>> Start RAW DATA

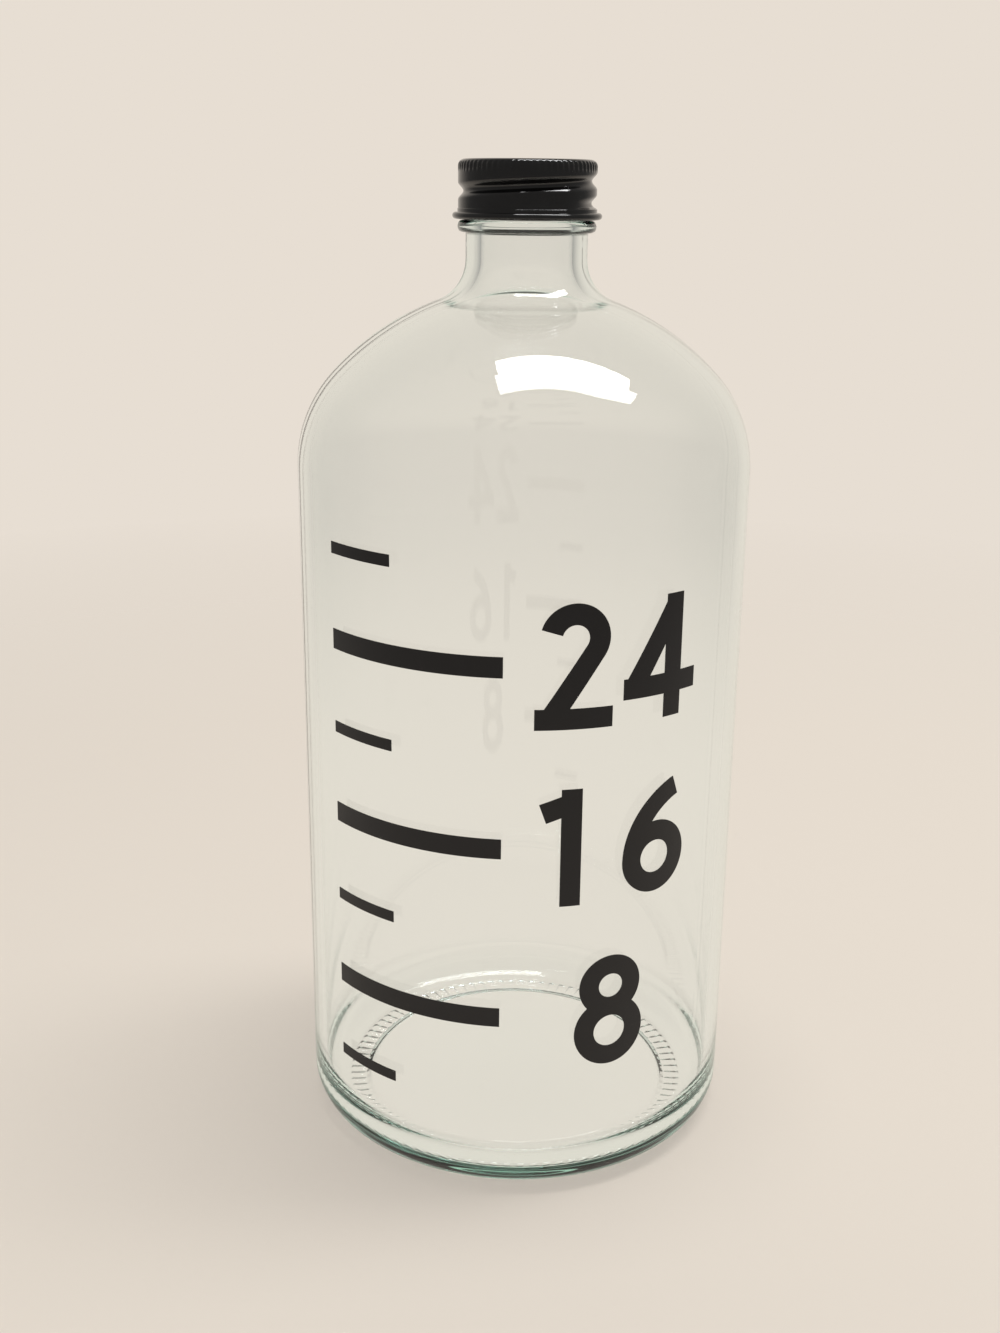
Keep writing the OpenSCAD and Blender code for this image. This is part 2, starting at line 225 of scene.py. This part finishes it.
def turned_mesh(name, points, columns, shape):
    """Turns an outline that starts and ends on the axis, and lets shape move every point of it.

    shape takes the radii and heights as a column, the angles in degrees as a row, and gives both
    back with their changes."""
    turn = np.arange(columns) * 360.0 / columns
    rings = points[1:-1]
    r, z = shape(rings[:, :1], rings[:, 1:], turn[None, :])
    angle = np.radians(turn)[None, :]
    body = np.stack((r * np.cos(angle), r * np.sin(angle), z), axis=-1).reshape(-1, 3)
    poles = np.array([[0.0, 0.0, points[0, 1]], [0.0, 0.0, points[-1, 1]]])
    vertices = np.vstack((body, poles))
    count = len(rings)
    ring = np.arange(count - 1)[:, None] * columns
    here = np.arange(columns)[None, :]
    after = (here + 1) % columns
    quads = np.stack((ring + here, ring + after, ring + columns + after, ring + columns + here),
                     axis=-1).reshape(-1, 4)
    first, last = count * columns, count * columns + 1
    here, after = here[0], after[0]
    top = (count - 1) * columns
    fans = [(first, b, a) for a, b in zip(here, after)]
    fans += [(last, top + a, top + b) for a, b in zip(here, after)]
    mesh = bpy.data.meshes.new(name)
    mesh.from_pydata(vertices.tolist(), [], quads.tolist() + [tuple(map(int, f)) for f in fans])
    mesh.polygons.foreach_set("use_smooth", np.ones(len(mesh.polygons), bool))
    mesh.update()
    piece = bpy.data.objects.new(name, mesh)
    bpy.context.scene.collection.objects.link(piece)
    return piece


def shoulder(s, set_in, throat, blend):
    """The outline of shoulder and neck sweep, for a wall that is set in from the outside."""
    turn_angle = math.degrees(s.turn_angle)
    turn_x = s.body_radius - s.turn_radius
    gap = s.turn_radius - s.slope_radius
    slope_x = turn_x + gap * math.cos(s.turn_angle)
    neck_z = s.height - s.bead_drop - s.bead_height / 2 - s.neck_height
    reach = s.slope_radius + s.sweep_radius
    slope_z = neck_z - math.sqrt(reach ** 2 - (s.neck_radius + s.sweep_radius - slope_x) ** 2)
    turn_z = slope_z - gap * math.sin(s.turn_angle)
    x = throat + blend
    z = slope_z + math.sqrt((s.slope_radius - set_in + blend) ** 2 - (x - slope_x) ** 2)
    top = math.degrees(math.atan2(z - slope_z, x - slope_x))
    return np.vstack((arc(turn_x, turn_z, s.turn_radius - set_in, 0, turn_angle),
                      arc(slope_x, slope_z, s.slope_radius - set_in, turn_angle, top, 1.0),
                      arc(x, z, blend, 180 + top, 180, 4.0)))


def bottle_outline(s):
    """The whole outline of the glass, from the push-up round the outside and back to the floor."""
    bearing_outer = s.body_radius - s.heel_radius
    bearing_inner = bearing_outer - s.bearing_width
    push_radius = bearing_inner - s.push_step
    inner_radius = s.body_radius - s.wall
    floor_radius = inner_radius - s.inner_heel_width
    corner = arc(0.0, 0.0, 1.0, 0, -90, 3.0)
    corner = corner * (s.inner_heel_width, s.settle_height) + (floor_radius, s.heel_thickness +
                                                               s.settle_height)
    floor_top = s.push_height + s.base_thickness
    outside = shoulder(s, 0.0, s.neck_radius, s.sweep_radius)
    inside = shoulder(s, s.wall, s.mouth_radius, s.inner_sweep_radius)
    bead_z = s.height - s.bead_drop
    half_bead = s.bead_height / 2
    around = np.radians(np.linspace(-90, 90, 37))
    out = np.sqrt(np.abs(np.cos(around)))
    bead = np.column_stack((s.neck_radius + (s.bead_radius - s.neck_radius) * out,
                            bead_z + half_bead * np.sin(around)))
    lip_z = s.height - s.lip_rounding
    return outline(
        dome(push_radius, s.push_step, s.push_height, 0.0, push_radius),
        line((bearing_inner, 0.0), (bearing_outer, 0.0), 0.46 * MM),
        arc(bearing_outer, s.heel_radius, s.heel_radius, -90, 0, 3.0),
        line((s.body_radius, s.heel_radius), outside[0], 5 * MM),
        outside,
        line(outside[-1], (s.neck_radius, bead_z - half_bead), 0.35 * MM),
        bead,
        line((s.neck_radius, bead_z + half_bead), (s.neck_radius, lip_z), 0.14 * MM),
        arc(s.neck_radius - s.lip_rounding, lip_z, s.lip_rounding, 0, 90, 9.0),
        arc(s.mouth_radius + s.lip_inner_rounding, s.height - s.lip_inner_rounding,
            s.lip_inner_rounding, 90, 180, 15.0),
        line((s.mouth_radius, s.height - s.lip_inner_rounding), inside[-1], 2 * MM),
        inside[::-1],
        line(inside[0], corner[0], 4 * MM),
        corner,
        dome(floor_radius, s.heel_thickness, floor_top, floor_radius, 0.0),
    )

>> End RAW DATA

#### PROMPT
Print, please, the lines from the first line of the material through the line that contains "point of it.", exactly as written and with nothing added.

#### ANSWER TO THE TASK
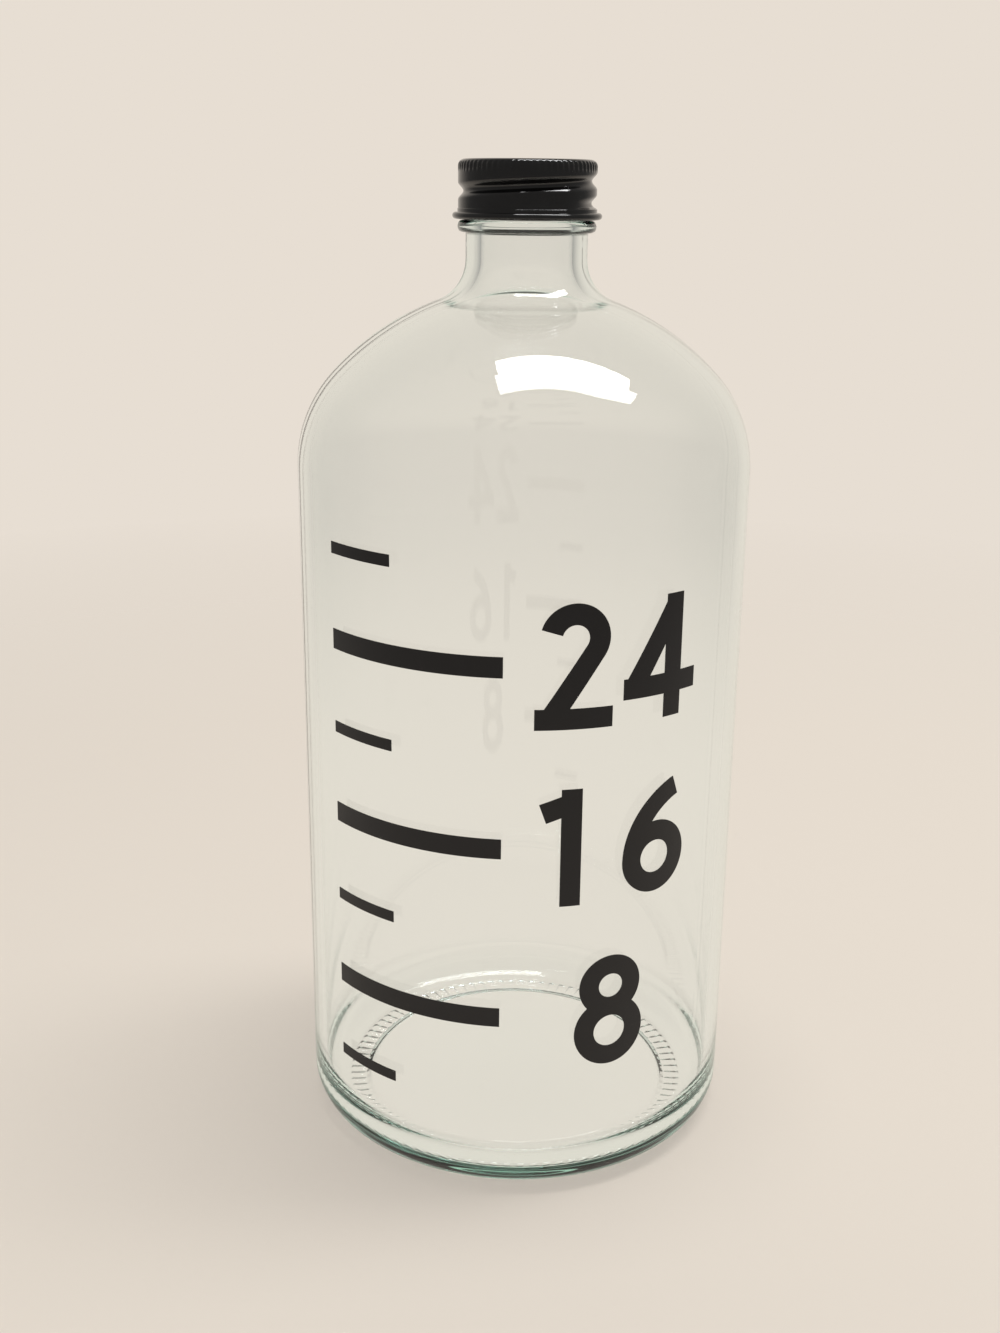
Keep writing the OpenSCAD and Blender code for this image. This is part 2, starting at line 225 of scene.py. This part finishes it.
def turned_mesh(name, points, columns, shape):
    """Turns an outline that starts and ends on the axis, and lets shape move every point of it.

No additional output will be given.